GIVEN EXERCISE >>
Transcribe word for word only the span whose first line is the one with "The three.js and" and whose last line is the one with "about its z."; both of those lines belong to it.

--- START RAW DATA ---

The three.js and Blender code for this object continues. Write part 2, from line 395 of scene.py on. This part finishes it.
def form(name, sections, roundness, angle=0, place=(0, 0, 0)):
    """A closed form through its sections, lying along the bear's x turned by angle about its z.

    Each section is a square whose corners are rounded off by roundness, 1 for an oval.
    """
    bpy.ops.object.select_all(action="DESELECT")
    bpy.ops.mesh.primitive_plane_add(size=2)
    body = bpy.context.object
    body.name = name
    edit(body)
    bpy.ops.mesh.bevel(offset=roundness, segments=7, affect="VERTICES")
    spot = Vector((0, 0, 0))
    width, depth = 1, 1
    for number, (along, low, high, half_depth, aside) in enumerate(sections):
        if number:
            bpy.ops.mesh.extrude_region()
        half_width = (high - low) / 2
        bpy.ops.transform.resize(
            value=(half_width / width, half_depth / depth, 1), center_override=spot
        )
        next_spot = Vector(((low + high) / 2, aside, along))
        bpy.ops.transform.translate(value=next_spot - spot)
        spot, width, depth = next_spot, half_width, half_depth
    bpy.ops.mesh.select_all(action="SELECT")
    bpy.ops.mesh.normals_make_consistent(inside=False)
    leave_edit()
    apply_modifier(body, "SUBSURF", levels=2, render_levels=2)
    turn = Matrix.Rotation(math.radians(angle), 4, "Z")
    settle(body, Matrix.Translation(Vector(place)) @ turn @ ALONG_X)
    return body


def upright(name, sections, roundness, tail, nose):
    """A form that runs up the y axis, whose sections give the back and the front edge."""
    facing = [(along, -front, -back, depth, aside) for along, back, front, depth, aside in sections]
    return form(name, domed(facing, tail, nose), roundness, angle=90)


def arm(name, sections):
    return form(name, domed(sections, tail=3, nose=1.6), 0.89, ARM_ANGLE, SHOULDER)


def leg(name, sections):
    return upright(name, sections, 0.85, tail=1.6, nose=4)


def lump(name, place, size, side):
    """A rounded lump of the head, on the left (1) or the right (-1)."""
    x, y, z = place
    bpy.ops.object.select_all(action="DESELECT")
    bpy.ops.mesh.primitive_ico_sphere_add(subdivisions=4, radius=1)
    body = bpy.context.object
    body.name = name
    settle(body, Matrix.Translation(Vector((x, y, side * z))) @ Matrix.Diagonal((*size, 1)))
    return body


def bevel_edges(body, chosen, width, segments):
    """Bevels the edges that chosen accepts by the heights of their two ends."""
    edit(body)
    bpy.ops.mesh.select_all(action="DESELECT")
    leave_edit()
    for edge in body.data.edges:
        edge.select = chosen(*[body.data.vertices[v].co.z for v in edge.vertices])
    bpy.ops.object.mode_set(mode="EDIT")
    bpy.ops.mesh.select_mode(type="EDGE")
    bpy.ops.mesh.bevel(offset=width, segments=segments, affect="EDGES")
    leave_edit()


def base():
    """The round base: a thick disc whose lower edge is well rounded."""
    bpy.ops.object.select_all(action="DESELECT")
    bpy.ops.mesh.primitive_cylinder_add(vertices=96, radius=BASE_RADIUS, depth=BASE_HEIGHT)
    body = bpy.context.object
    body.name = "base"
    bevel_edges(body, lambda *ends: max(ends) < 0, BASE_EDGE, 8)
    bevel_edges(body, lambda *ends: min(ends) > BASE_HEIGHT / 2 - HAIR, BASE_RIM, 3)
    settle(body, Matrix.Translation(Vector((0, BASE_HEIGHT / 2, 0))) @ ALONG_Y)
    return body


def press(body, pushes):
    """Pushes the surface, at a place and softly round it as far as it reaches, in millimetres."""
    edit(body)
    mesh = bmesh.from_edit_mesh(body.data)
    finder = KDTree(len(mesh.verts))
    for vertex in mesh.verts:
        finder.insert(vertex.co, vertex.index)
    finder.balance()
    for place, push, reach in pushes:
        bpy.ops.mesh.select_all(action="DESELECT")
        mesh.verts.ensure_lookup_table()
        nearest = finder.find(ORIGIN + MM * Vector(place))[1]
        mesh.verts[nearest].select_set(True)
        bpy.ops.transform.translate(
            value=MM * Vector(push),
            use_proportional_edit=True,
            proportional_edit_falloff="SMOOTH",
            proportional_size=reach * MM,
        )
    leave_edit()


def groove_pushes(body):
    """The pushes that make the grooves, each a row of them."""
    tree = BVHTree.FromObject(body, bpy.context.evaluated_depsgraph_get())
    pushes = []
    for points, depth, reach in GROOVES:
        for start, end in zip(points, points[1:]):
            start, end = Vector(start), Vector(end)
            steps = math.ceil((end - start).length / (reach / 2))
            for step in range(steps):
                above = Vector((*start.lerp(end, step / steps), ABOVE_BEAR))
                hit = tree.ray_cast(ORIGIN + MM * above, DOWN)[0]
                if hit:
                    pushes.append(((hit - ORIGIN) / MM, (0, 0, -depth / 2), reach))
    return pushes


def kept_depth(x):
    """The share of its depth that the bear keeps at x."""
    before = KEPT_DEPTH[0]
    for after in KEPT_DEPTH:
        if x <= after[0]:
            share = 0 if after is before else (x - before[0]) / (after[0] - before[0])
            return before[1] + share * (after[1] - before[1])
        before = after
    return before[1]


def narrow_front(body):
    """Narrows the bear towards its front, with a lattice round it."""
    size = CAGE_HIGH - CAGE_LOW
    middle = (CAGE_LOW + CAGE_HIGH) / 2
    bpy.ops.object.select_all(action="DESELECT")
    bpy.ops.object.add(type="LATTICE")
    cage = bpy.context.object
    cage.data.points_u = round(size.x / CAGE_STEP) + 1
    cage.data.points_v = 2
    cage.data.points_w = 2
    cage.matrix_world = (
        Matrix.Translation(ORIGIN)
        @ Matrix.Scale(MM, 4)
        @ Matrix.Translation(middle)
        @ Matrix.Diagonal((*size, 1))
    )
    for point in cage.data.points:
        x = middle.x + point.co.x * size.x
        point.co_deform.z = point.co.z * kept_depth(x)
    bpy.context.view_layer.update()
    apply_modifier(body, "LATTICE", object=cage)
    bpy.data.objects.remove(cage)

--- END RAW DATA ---
--- START RAW DATA ---

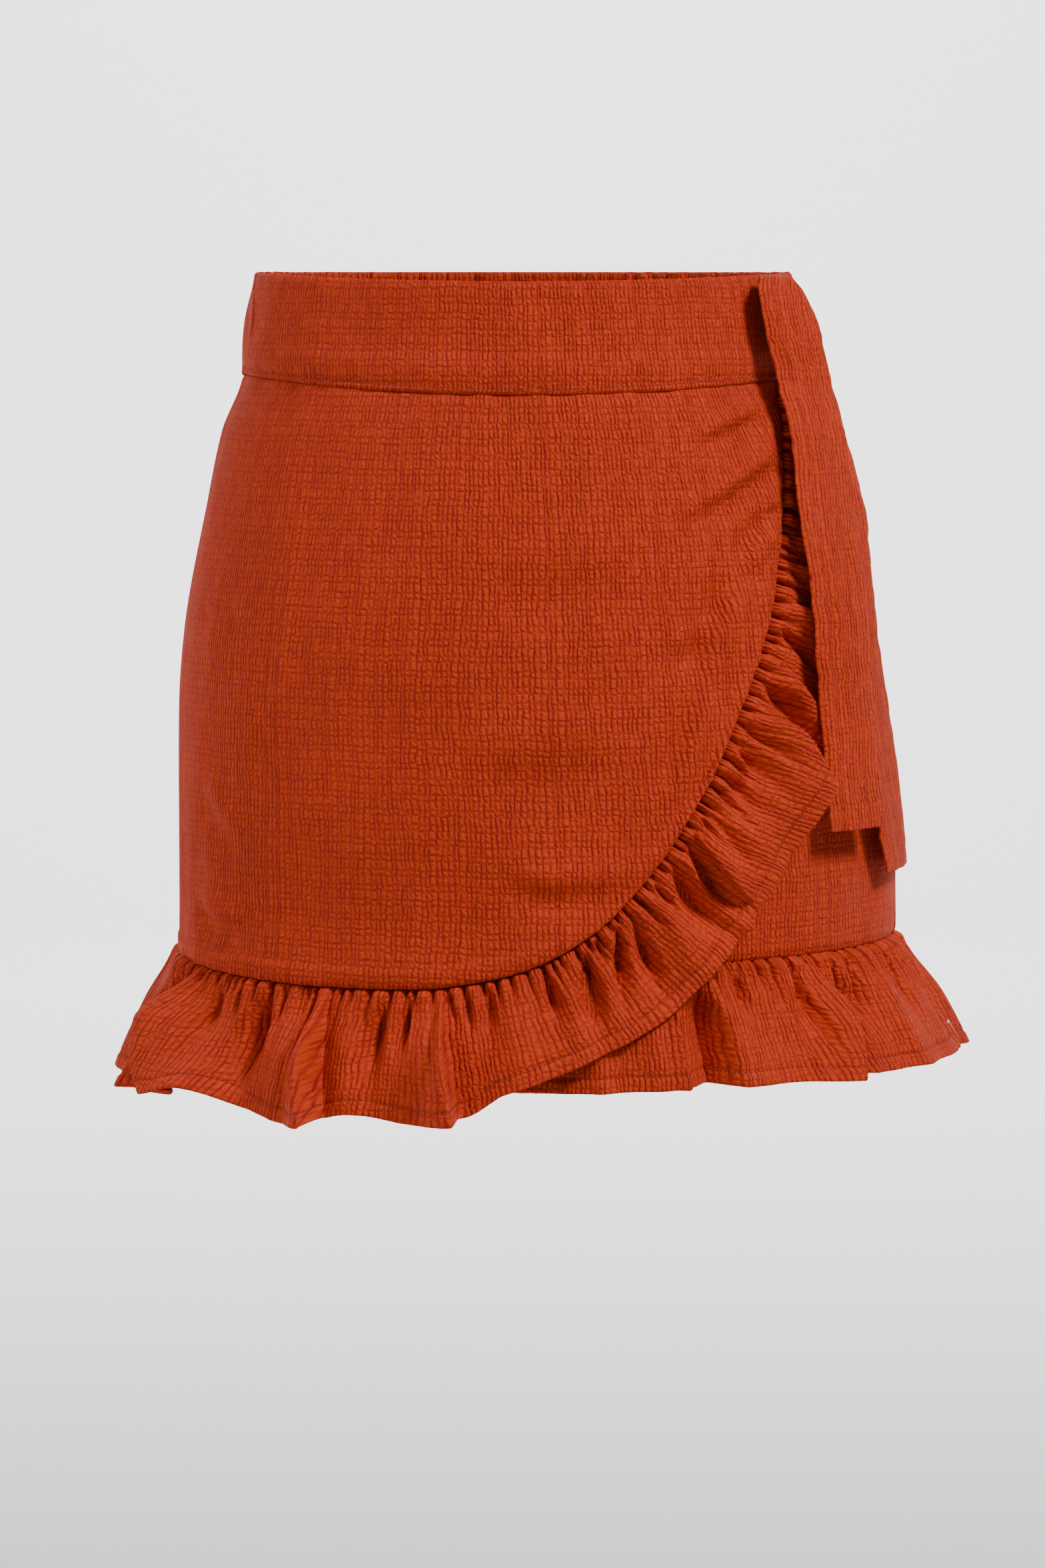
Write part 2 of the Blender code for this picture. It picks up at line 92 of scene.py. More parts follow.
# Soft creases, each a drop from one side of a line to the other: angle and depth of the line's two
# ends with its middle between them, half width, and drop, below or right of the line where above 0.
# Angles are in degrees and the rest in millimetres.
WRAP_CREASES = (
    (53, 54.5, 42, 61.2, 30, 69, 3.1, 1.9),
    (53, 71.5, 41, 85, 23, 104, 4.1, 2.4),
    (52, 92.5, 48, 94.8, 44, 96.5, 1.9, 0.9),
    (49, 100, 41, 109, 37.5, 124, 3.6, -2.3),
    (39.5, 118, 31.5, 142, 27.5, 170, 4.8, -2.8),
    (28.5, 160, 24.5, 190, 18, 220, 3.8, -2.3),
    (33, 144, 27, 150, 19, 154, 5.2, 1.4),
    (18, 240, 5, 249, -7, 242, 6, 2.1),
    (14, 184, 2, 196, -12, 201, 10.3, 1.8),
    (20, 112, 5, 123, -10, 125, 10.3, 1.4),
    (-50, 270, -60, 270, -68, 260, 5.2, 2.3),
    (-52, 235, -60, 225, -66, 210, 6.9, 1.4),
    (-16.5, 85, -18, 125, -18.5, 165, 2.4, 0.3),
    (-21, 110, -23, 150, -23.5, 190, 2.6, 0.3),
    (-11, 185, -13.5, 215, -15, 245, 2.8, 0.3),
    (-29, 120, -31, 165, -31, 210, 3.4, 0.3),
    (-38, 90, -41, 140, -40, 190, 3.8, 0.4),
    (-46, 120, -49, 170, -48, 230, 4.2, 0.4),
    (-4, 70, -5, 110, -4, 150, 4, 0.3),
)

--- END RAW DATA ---

TASK OUTPUT >>
The three.js and Blender code for this object continues. Write part 2, from line 395 of scene.py on. This part finishes it.
def form(name, sections, roundness, angle=0, place=(0, 0, 0)):
    """A closed form through its sections, lying along the bear's x turned by angle about its z.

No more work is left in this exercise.